What is expected: Pick out every line holding the string "materials" and copy it.

★ ★ ★ ★ ★

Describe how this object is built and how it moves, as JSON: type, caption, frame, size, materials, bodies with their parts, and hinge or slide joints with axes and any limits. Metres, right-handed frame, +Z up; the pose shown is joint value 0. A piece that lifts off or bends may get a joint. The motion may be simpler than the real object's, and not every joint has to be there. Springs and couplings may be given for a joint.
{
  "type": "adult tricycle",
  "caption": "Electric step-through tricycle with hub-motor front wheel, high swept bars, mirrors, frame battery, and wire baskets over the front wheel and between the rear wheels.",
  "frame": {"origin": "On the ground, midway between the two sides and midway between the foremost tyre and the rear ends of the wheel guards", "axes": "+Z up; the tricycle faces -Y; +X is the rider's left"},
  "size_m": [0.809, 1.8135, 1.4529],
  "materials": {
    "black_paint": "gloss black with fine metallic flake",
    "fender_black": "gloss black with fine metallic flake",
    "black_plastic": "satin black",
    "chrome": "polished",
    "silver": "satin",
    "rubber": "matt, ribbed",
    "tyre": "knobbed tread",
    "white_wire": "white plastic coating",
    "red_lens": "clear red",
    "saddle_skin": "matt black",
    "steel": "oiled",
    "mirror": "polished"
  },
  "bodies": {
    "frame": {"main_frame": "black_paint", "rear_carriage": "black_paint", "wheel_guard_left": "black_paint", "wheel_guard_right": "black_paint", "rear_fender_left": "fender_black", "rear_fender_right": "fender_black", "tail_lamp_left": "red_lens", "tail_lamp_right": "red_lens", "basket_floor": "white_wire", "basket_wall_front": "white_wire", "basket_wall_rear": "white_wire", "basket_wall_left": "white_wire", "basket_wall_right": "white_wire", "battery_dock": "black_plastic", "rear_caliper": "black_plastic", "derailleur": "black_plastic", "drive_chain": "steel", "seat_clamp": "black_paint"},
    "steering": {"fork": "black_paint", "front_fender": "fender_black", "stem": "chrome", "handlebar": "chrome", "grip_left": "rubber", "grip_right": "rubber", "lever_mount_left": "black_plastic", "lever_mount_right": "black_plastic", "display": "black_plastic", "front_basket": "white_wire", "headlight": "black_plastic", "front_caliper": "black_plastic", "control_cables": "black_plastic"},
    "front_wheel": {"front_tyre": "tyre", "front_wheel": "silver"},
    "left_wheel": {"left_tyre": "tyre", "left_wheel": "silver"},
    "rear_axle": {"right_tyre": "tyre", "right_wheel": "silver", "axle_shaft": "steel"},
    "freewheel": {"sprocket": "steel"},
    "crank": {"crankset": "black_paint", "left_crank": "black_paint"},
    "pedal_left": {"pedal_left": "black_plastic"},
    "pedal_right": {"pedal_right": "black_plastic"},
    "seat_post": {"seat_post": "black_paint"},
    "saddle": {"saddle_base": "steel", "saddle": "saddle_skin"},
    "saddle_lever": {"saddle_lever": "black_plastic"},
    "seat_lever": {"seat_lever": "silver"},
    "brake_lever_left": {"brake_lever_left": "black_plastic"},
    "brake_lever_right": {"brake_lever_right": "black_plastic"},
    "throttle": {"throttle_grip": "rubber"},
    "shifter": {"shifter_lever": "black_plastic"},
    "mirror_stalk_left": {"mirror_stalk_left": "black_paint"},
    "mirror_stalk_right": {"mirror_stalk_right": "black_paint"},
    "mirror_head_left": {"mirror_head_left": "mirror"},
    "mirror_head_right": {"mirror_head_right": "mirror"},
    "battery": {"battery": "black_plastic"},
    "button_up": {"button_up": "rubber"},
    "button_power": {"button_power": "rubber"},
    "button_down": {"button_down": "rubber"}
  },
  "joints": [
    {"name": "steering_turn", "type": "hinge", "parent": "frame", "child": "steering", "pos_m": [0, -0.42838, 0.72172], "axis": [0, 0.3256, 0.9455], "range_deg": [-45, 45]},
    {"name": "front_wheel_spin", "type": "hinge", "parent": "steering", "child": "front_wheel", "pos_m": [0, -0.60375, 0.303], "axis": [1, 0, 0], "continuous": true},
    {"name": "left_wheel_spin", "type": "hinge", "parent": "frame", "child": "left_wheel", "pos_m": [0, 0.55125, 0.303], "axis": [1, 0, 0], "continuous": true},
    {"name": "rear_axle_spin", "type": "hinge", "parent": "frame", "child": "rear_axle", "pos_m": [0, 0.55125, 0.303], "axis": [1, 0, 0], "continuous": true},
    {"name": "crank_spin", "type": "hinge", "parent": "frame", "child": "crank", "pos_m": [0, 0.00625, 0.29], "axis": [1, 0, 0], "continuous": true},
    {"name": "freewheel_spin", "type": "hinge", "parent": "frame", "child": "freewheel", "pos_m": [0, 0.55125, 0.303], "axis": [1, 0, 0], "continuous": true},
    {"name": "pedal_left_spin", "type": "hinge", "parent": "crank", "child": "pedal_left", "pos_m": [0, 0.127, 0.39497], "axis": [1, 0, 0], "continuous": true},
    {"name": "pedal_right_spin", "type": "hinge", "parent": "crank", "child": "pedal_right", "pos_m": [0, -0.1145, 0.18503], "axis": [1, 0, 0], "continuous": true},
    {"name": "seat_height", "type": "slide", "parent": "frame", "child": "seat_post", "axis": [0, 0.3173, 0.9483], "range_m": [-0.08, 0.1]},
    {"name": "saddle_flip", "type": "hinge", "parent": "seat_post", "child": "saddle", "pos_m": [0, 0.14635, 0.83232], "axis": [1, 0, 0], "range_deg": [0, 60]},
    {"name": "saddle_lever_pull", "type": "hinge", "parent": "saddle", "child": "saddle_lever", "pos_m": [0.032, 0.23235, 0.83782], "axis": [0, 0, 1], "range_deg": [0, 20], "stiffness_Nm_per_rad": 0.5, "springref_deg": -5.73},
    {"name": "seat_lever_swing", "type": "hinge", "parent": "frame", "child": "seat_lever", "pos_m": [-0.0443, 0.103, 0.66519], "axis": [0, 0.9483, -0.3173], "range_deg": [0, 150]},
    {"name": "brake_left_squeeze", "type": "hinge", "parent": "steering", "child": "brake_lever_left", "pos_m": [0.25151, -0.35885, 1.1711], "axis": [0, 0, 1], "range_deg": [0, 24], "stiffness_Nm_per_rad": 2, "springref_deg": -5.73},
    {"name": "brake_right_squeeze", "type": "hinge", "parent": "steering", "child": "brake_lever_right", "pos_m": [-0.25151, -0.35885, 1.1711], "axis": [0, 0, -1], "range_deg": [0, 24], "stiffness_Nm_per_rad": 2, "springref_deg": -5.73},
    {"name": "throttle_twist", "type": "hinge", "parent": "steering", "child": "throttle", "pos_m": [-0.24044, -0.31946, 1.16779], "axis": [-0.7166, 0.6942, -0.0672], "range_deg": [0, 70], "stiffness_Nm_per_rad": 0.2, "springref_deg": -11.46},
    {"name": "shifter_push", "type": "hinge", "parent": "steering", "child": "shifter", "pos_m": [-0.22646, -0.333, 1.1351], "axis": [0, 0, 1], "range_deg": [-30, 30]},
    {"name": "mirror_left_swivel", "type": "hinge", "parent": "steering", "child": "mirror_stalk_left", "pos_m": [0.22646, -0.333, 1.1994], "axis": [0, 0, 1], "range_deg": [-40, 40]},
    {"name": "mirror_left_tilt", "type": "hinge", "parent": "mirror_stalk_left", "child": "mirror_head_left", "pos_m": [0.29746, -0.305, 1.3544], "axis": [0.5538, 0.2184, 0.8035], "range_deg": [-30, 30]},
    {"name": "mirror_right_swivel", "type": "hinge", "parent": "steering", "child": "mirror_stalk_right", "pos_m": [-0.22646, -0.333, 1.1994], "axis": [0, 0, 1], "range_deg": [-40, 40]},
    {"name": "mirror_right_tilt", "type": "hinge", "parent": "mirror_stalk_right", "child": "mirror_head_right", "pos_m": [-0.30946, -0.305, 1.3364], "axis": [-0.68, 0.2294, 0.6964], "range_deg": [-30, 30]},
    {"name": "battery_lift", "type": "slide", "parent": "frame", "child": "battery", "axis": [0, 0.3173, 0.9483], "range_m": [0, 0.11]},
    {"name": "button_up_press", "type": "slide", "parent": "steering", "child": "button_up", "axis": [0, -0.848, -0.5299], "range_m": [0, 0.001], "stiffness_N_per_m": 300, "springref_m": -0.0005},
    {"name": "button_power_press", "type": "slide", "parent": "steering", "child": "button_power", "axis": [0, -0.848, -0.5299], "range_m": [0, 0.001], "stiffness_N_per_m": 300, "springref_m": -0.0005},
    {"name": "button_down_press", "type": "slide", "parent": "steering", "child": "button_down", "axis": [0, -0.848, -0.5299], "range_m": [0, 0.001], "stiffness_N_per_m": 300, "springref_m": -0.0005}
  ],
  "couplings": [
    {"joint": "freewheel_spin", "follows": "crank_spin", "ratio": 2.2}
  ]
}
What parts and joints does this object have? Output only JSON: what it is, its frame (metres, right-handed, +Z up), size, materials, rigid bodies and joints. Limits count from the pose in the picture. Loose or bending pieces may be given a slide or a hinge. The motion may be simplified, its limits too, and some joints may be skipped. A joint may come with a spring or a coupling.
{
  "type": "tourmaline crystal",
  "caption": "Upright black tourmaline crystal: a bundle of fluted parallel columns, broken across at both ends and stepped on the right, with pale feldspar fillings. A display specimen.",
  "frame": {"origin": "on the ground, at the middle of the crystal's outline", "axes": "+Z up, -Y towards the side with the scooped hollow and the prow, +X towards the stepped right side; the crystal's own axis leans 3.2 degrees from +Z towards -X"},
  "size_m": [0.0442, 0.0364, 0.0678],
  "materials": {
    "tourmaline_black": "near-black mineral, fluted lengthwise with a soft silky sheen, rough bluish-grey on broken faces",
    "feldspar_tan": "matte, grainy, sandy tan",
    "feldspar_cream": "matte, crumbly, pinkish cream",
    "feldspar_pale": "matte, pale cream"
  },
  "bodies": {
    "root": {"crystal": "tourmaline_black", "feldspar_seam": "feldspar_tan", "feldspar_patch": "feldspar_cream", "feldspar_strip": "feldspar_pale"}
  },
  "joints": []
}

★ ★ ★ ★ ★

Task solution:
Describe how this object is built and how it moves, as JSON: type, caption, frame, size, materials, bodies with their parts, and hinge or slide joints with axes and any limits. Metres, right-handed frame, +Z up; the pose shown is joint value 0. A piece that lifts off or bends may get a joint. The motion may be simpler than the real object's, and not every joint has to be there. Springs and couplings may be given for a joint.
  "materials": {
What parts and joints does this object have? Output only JSON: what it is, its frame (metres, right-handed, +Z up), size, materials, rigid bodies and joints. Limits count from the pose in the picture. Loose or bending pieces may be given a slide or a hinge. The motion may be simplified, its limits too, and some joints may be skipped. A joint may come with a spring or a coupling.
  "materials": {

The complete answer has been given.